May 2, 1949-Feb. 4, 2014
By
Star Staff

Michael Ehrhardt, a travel writer for Conde Nast for 30 years, died on Feb. 4 at St. Barnabas Hospital in Short Hills, N.J., The Star has learned. A former resident of Old Orchard Lane in East Hampton, he was 64 years old and lived in Roseland, N.J.

He was being treated for a recurrence of multiple myeloma and had been hospitalized for about a month when he had a heart attack, according to Howard Cavallero, his companion of 23 years.

Mr. Ehrhardt was an inveterate trans-Atlantic traveler. He particularly loved Italy, where he had lived for a time. He enjoyed being a guide for his friends and encouraging them to feel as if they had found some undiscovered place, Mr. Cavallero said. “Michael always made you feel that way,” he said.

Mr. Ehrhardt also enjoyed cooking, national politics, and movies. He was a member of a movie club in Manhattan that critiqued films.

Born on May 2, 1949, in New York City, his parents were Frederick and Theresa Ehrhardt. He grew up in Manhattan and earned a degree at St. John’s University in 1971.

Mr. Ehrhardt visited the South Fork for about 40 years and owned several houses, including ones in Amagansett and East Hampton. He moved here full time in 1985 and volunteered with Meals on Wheels, preparing food, and the Animal Rescue Fund of the Hamptons. He and Mr. Cavallero sold their house in East Hampton in 1999.

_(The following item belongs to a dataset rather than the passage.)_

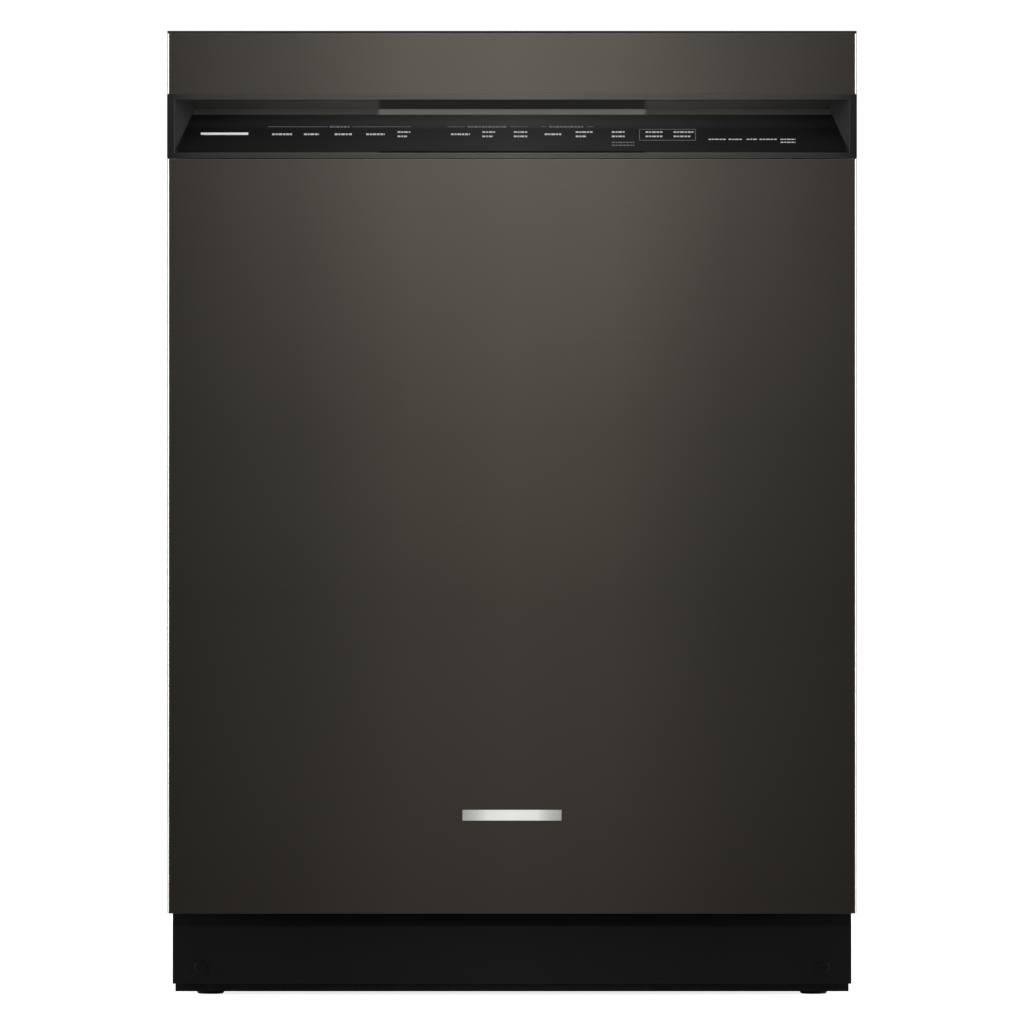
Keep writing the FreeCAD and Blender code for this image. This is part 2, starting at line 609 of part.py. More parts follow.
def build_wash_system():
    """Sump, filters, pumps, heater, valve, junction box, feed tube, sprayers and float."""
    outside = box("sump_out", ("-97", "97"), ("-132", "87"), ("45", "frame_low"))
    inside = box("sump_in", ("-92", "92"), ("-127", "82"), ("50", "frame_low + 1"))
    tower = rod("sump_tower", "z", ("0", "arm_centre"), "18", ("50", "131"))
    spigot = rod("sump_spigot", "z", ("0", "arm_centre"), "spigot_radius", ("131", "145"))
    node("sump_housing", fuse("sump_housing", cut("sump_shell", outside, inside), tower, spigot))

    screen = box("screen", ("-96", "96"), ("-131", "86"), ("floor_low", "floor_low + 1.5"))
    screen_hole = rod("screen_hole", "z", ("0", "filter_centre"), "filter_radius + 0.4", ("floor_low - 1", "floor_low + 3"))
    tower_hole = rod("tower_hole", "z", ("0", "arm_centre"), "18.4", ("floor_low - 1", "floor_low + 3"))
    node("coarse_filter", cut("coarse_filter", screen, screen_hole, tower_hole))

    cup = turned("cup_body", [
        ("0", "60"),
        ("filter_radius - 4", "60"),
        ("filter_radius", "64"),
        ("filter_radius", "floor_low + 1.8"),
        ("filter_radius + 5", "floor_low + 1.8"),
        ("filter_radius + 5", "floor_low + 4"),
        ("0", "floor_low + 4"),
    ], "0", "filter_centre")
    grip = box("cup_grip", ("-20", "20"), ("filter_centre - 4", "filter_centre + 4"), ("floor_low + 4", "floor_low + 12"))
    node("filter_cup", fuse("filter_cup", cup, grip))

    node("lower_spray_arm", spray_arm("lower_spray_arm", "arm_centre", "131.4", "150", "arm_reach", ("130", "146")))
    motor = rod("motor", "y", ("40", "78"), "32", ("88", "200"))
    volute = rod("volute", "y", ("40", "78"), "26", ("200", "222"))
    node("wash_pump", fuse("wash_pump", motor, volute))
    drain_body = rod("drain_body", "x", ("20", "75"), "22", ("-165", "-98"))
    shoulder = rod("drain_shoulder", "y", ("-145", "75"), "13", ("20", "44"))
    barb = rod("drain_barb", "y", ("-145", "75"), "9.5", ("44", "70"))
    node("drain_pump", fuse("drain_pump", drain_body, shoulder, barb))

    ring = doc.addObject("Part::Torus", "heater_ring")
    ring.Radius1 = 185
    ring.Radius2 = 3.5
    ring.setExpression("Placement.Base.y", cells("arm_centre"))
    ring.setExpression("Placement.Base.z", cells("floor_low + 6"))
    legs = [rod(f"heater_leg_{side}", "z", (f"{side}", "arm_centre + 184"), "3.5", ("floor_low + 0.2", "floor_low + 6"))
            for side in (-15, 15)]
    node("heating_element", fuse("heating_element", ring, *legs))

    valve = box("valve_body", ("-230", "-186"), ("-160", "-112"), ("40", "90"))
    inlet = rod("valve_inlet", "y", ("-208", "77"), "9.5", ("-182", "-160"))
    node("water_inlet_valve", fuse("water_inlet_valve", valve, inlet))

    can = box("can_out", ("160", "236"), ("-180", "-110"), ("34", "94"))
    can_hollow = box("can_in", ("161.5", "234.5"), ("-181", "-111.5"), ("35.5", "92.5"))
    knockout = rod("knockout", "y", ("198", "64"), "11.1", ("-112", "-109"))
    node("junction_box", cut("junction_box", can, can_hollow, knockout))
    node("junction_box_cover", box("junction_box_cover", ("158", "238"), ("-181.5", "-180"), ("32.5", "95.5")))

    riser = rod("feed_riser", "z", ("0", "tube_back"), "tube_radius", ("frame_low", "818"))
    ceiling = rod("feed_ceiling", "y", ("0", "818"), "tube_radius", ("arm_centre", "tube_back"))
    dock = rod("feed_dock", "y", ("0", "502"), "12", ("244", "tube_back"))
    dock_bore = rod("feed_dock_bore", "y", ("0", "502"), "8", ("243", "262"))
    node("spray_feed_tube", cut("spray_feed_tube", fuse("feed_body", riser, ceiling, dock), dock_bore))
    node("top_sprayer", turned("top_sprayer", [
        ("0", "796"),
        ("34", "796"),
        ("38", "800"),
        ("14", "807.8"),
        ("0", "807.8"),
    ], "0", "arm_centre"))
    node("overfill_float", turned("overfill_float", [
        ("0", "floor_low + 0.3"),
        ("15", "floor_low + 0.3"),
        ("15", "floor_low + 12"),
        ("11", "floor_low + 17"),
        ("0", "floor_low + 17"),
    ], "-205", "-175"))


# ---------------------------------------------------------------- racks

def wire(start, end, radius):
    """One straight round wire between two points."""
    run = Vector(*end) - Vector(*start)
    return Part.makeCylinder(radius, run.Length, Vector(*start), run)


def spread(low, high, count):
    """Evenly spaced numbers from low to high, both included."""
    return [low + (high - low) * index / (count - 1) for index in range(count)]


def basket(half, front, back, low, top, wires_across, wires_along):
    """Hoops across and along a basket, with a thicker rim, as separate straight wires."""
    radius = sheet.wire
    solids = []
    for level, thick in ((top, radius + 0.7), ((low + top) / 2, radius), (low, radius)):
        solids += [wire((-half, y, level), (half, y, level), thick) for y in (front, back)]
        solids += [wire((x, front, level), (x, back, level), thick) for x in (-half, half)]
    for y in spread(front, back, wires_across)[1:-1]:
        solids.append(wire((-half, y, low), (half, y, low), radius))
        solids += [wire((x, y, low), (x, y, top), radius) for x in (-half, half)]
    for x in spread(-half, half, wires_along):
        solids.append(wire((x, front, low), (x, back, low), radius))
        solids += [wire((x, y, low), (x, y, top), radius) for y in (front, back)]
    return solids


def tines(xs, ys, low, top):
    """Upright fingers that hold plates and cups."""
    return [wire((x, y, low), (x, y, top), sheet.wire - 0.5) for x in xs for y in ys]


def channel(name, inner_x, outer_x, low, high, wall):
    """A right-hand slide rail: a C section that opens inwards, with its wall on the outer side."""
    outside = box(name + "_out", (inner_x, outer_x), ("slide_front", "slide_back"), (low, high))
    inside = box(name + "_in", (f"{inner_x} - 1", f"{outer_x} - {wall}"), ("slide_front - 1", "slide_back + 1"),
                 (f"{low} + {wall}", f"{high} - {wall}"))
    return cut(name, outside, inside)


def build_racks():
    """Upper rack on telescopic rails with its spray arm, lower rack on wheels, silverware basket."""
    node("outer_rails", pair("outer_rails", channel("outer_rail", "262", "tub_half", "rail_low", "rail_top", "2")))
    node("mid_rails", pair("mid_rails", channel("mid_rail", "262.6", "269.6", "rail_low + 2.4", "rail_top - 2.4", "1.6")))
    runner = box("runner", ("upper_half + 4", "267.6"), ("slide_front", "slide_back"), ("rail_low + 4.4", "rail_top - 4.4"))
    node("rack_rails", pair("rack_rails", runner))

    upper = basket(sheet.upper_half, sheet.rack_front, sheet.rack_back, sheet.upper_low, sheet.upper_top, 12, 9)
    upper += tines((-122, 122), spread(-180, 190, 9), sheet.upper_low, sheet.upper_low + 60)
    node("upper_rack", solid_feature("upper_rack", upper))
    pipe = rod("manifold_pipe", "y", ("0", "502"), "9", ("-14", "241"))
    boss = rod("manifold_boss", "z", ("0", "0"), "20", ("492.6", "505"))
    spigot = rod("manifold_spigot", "z", ("0", "0"), "spigot_radius", ("478", "492.6"))
    node("rack_feed_pipe", fuse("rack_feed_pipe", pipe, boss, spigot))
    node("middle_spray_arm", spray_arm("middle_spray_arm", "0", "474", "492", "mid_reach", ("477", "493")))

    lower = basket(sheet.lower_half, sheet.rack_front, sheet.rack_back, sheet.lower_low, sheet.lower_top, 12, 9)
    lower += tines((-180, -90, 0, 90), spread(-180, 190, 9), sheet.lower_low, sheet.lower_low + 85)
    node("lower_rack", solid_feature("lower_rack", lower))

    wheels = []
    for along in ("-150", "185"):
        tag = along.strip("-")
        tread = rod(f"wheel_{tag}", "x", (along, "wheel_low + wheel_radius"), "wheel_radius", ("257", "268"))
        stub = rod(f"wheel_stub_{tag}", "x", (along, "wheel_low + wheel_radius"), "4", ("lower_half + 3", "257"))
        plate = box(f"wheel_plate_{tag}", ("lower_half + 2.6", "lower_half + 5.6"), (f"{along} - 12", f"{along} + 12"),
                    ("wheel_low + 8", "lower_low + 30"))
        wheels.append(fuse(f"wheel_set_{tag}", tread, stub, plate))
    right_wheels = group("right_wheels", *wheels)
    node("lower_rack_wheels", pair("lower_rack_wheels", right_wheels))

    outside = box("basket_out", ("166", "242"), ("-190", "122"), ("lower_low + 3.5", "290"))
    cell_count = 4
    cell_cuts = []
    for index in range(cell_count):
        low_y = f"-187.5 + {index} * 77.25"
        cell_cuts.append(box(f"cell_{index}", ("168.5", "239.5"), (low_y, f"{low_y} + 75.25"), ("lower_low + 6", "291")))
    node("silverware_basket", cut("silverware_basket", outside, *cell_cuts))


def write_parts():
    """Recomputes, checks every object and shape, and writes one STEP file for each node."""
    doc.recompute()
    failed = [obj.Name for obj in doc.Objects if "Invalid" in obj.State or "Error" in obj.State]
    if failed:
        raise RuntimeError(f"objects that failed: {failed}")
    for obj in NODES:
        if obj.Shape.isNull() or not obj.Shape.isValid():
            raise RuntimeError(f"{obj.Label} has no valid shape")
    os.makedirs("parts", exist_ok=True)
    for obj in NODES:
        obj.Shape.exportStep(f"parts/{obj.Label}.step")
    print(f"{len(NODES)} nodes")


build_tub()
build_base()
build_hinges()
build_outer_door()
build_console()
build_inner_door()
build_wash_system()
build_racks()
write_parts()
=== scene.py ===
"""Built-in dishwasher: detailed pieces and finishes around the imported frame, in metres."""
import json
import logging
import math
from dataclasses import dataclass
from enum import Enum
from typing import Iterable, Sequence

import bmesh
import bpy
from mathutils import Matrix, Vector, noise

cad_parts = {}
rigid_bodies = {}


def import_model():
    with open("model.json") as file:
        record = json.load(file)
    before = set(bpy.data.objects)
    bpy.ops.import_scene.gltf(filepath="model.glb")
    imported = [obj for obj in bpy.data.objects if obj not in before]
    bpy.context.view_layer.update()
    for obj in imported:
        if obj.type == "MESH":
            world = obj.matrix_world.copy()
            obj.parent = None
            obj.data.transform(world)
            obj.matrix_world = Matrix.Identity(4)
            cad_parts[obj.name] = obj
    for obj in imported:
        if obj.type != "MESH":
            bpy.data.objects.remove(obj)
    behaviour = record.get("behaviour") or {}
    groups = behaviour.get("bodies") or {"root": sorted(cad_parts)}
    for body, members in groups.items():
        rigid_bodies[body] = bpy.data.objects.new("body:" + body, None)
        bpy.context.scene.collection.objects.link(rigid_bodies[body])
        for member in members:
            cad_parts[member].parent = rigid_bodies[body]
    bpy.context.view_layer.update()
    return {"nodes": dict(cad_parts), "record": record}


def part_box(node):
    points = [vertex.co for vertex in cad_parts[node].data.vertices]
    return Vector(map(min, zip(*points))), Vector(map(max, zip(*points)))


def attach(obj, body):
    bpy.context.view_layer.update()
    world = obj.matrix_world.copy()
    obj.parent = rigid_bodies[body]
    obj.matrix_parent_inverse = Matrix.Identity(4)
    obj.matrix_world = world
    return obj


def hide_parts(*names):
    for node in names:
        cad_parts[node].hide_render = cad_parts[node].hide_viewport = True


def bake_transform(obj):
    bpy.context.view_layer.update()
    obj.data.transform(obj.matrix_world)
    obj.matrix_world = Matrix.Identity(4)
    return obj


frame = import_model()
LOG = logging.getLogger("dishwasher")

MM = 0.001
HEIGHT = 0.851  # the machine's, in metres
NOISE_LOW, NOISE_HIGH = 0.3, 0.7  # nearly all of a noise texture's values lie between these
PLAIN = (1.0, 1.0, 1.0)  # a noise scale with no stretch
Colour = tuple[float, float, float]
Point = tuple[float, float, float]


# ---------------------------------------------------------------- finishes


class Grain(Enum):
    """The direction that a brushed or drawn surface's lines run in."""

    ACROSS = (3.0, 3.0, 900.0)
    UPRIGHT = (900.0, 900.0, 3.0)
    DEEP = (900.0, 3.0, 900.0)


class NodeGraph:
    """Adds and links the nodes of one tree."""

    def __init__(self, tree: bpy.types.NodeTree) -> None:
        """Takes the tree that is to be filled.

        Args:
            tree: A shader or geometry tree.
        """
        self.tree = tree

    def add(self, kind: str, **values: object) -> bpy.types.Node:
        """Adds a node, sets its settings and fills its inputs.

        Args:
            kind: The node's type name.
            **values: Settings in small letters first, then values or sockets by input name, with
                underscores for spaces.

        Returns:
            The new node.
        """
        made = self.tree.nodes.new(kind)
        for name, value in values.items():
            if name[0].islower():
                setattr(made, name, value)
            else:
                self.feed(made.inputs[name.replace("_", " ")], value)
        return made

    def feed(self, socket: bpy.types.NodeSocket, value: object) -> None:
        """Links a socket to an input, or sets the input to a plain value.

        Args:
            socket: The input socket.
            value: An output socket, a number or a tuple.
        """
        if isinstance(value, bpy.types.NodeSocket):
            self.tree.links.new(value, socket)
        else:
            socket.default_value = value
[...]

It was here that he and Mr. Cavallero first met through mutual friends. The couple were married in New York in February 2012 and were looking forward to doing so in New Jersey, where they relocated six years ago from upstate New York.

“He was my superhero,” Mr. Cavallero said. Mr. Ehrhardt had been his caretaker during an illness and an injury, he said.

In addition to Mr. Cavallero, Mr. Ehrhardt is survived by three sisters, Lilian Eckert of Lynbrook, Martha Merton of Kingston, N.Y., and Julie Ehrhardt of Old Westbury.

His ashes were scattered in East Hampton.